- Born: 5 May 1971 (age 54) Bolton, England
- Occupation(s): Film producer Actress
- Years active: 1986–present
- Notable work: The Silent Child Coronation Street

= Julie Foy =

English actress and producer

Julie Foy (born 5 May 1971) is an English actress and producer, best known for The Silent Child which received critical acclaim and won the Academy Award for Best Live Action Short Film.

== Education ==
Julie Foy attended Canon Slade School in Bolton. Julie started to attend workshops at the Octagon Theatre in Bolton before training at the College of the Performing Arts in Salford. Whilst still at school she made her television debut in Jossy's Giants before going on to appear in Press Gang and on stage in Our Day Out.

== Career ==
Foy appeared in the Granada Television series How To Be Cool and made appearances in Dramarama and Forever Young. In 1988 she played Sally Seddon's sister Gina Seddon in Coronation Street for a year before taking the role of a nurse in the 1989 movie Strapless.

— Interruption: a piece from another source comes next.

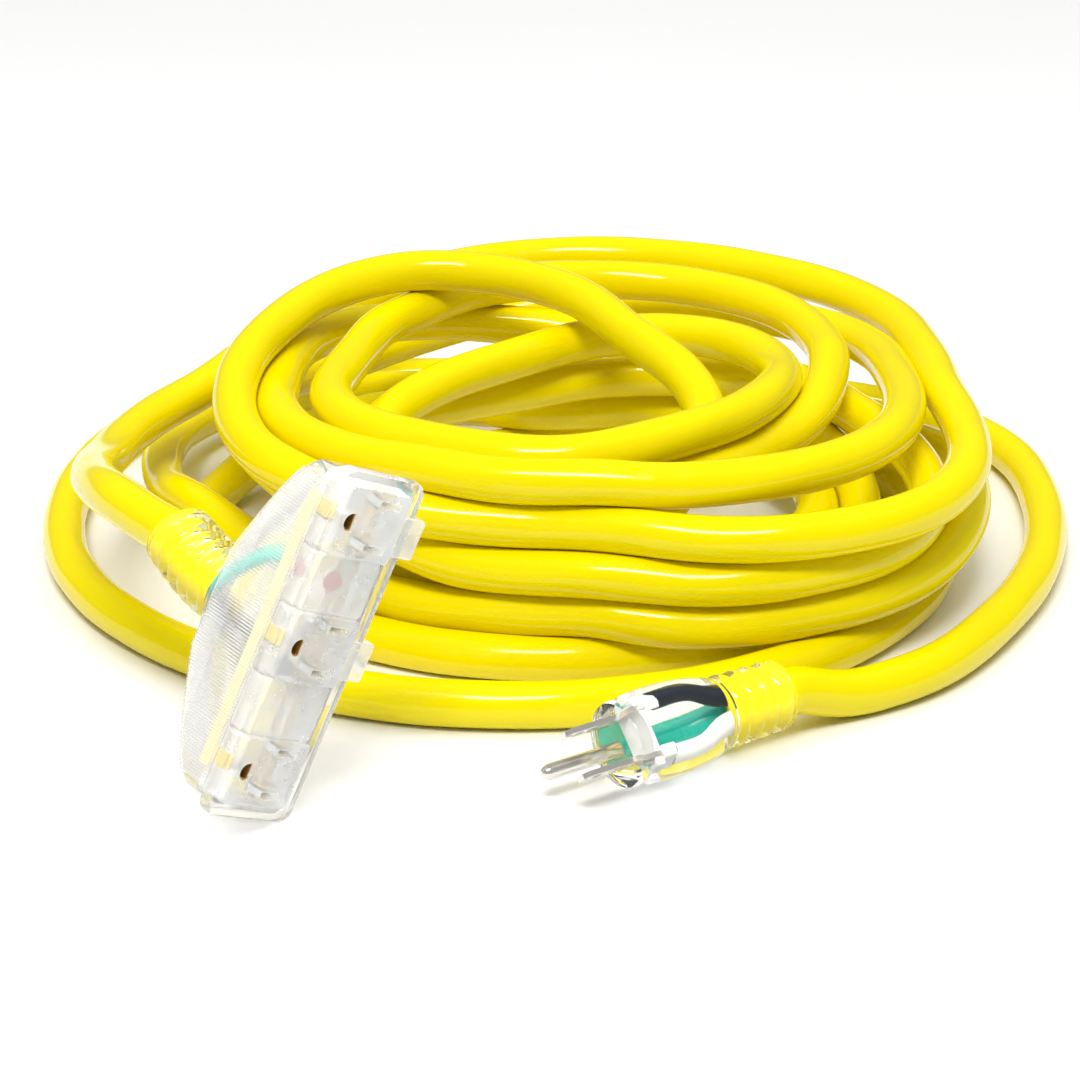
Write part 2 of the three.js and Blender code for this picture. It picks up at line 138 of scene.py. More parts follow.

Foy then appeared in BBC's Casualty and onstage at The Birmingham Repertory Company as Ruby in When We Are Married. She later played Jo in A Taste of Honey at the York Theatre Royal. Other television work includes Dawn and the Candidate and as Madge in Missing Persons. In 1996 she returned to the Birmingham Rep to play Marigold in Toad of Toad Hall.

== Filmography ==

| Year | Film | Role | Director |
|---|---|---|---|
| 2019 | The Betrayal of Maria Sivan | Producer | Nicholas Connor |
| 2017 | The Silent Child | Producer | Chris Overton |
| 1993 | Casualty | Sue | George Case |
| 1990 | Missing Persons | Madge | Derek Bennet |
| 1990 | Press Gang | Ruby | Various |
| 1989 | Strapless | Nurse | David Hare |
| 1988–1989 | Coronation Street | Gina Seddon | Various |
| 1988 | How to be Cool | Deidre | Various |
| 1988 | Dramarama | Tina | Gareth Morgan |
| 1986–1987 | Jossy's Giants | Tracey | George Case |

==Awards and nominations==
The Silent Child won best short film at the Rhode Island International Film Festival in August 2017. This made it eligible for entry to the Oscars. In December 2017 the film was selected as one of the final ten films in the Live Action Short Film category for the 90th Academy Awards. On 23 January 2018, it was announced that The Silent Child was nominated for the Academy Award for Best Live Action Short Film for the 90th Academy Awards, which it then won.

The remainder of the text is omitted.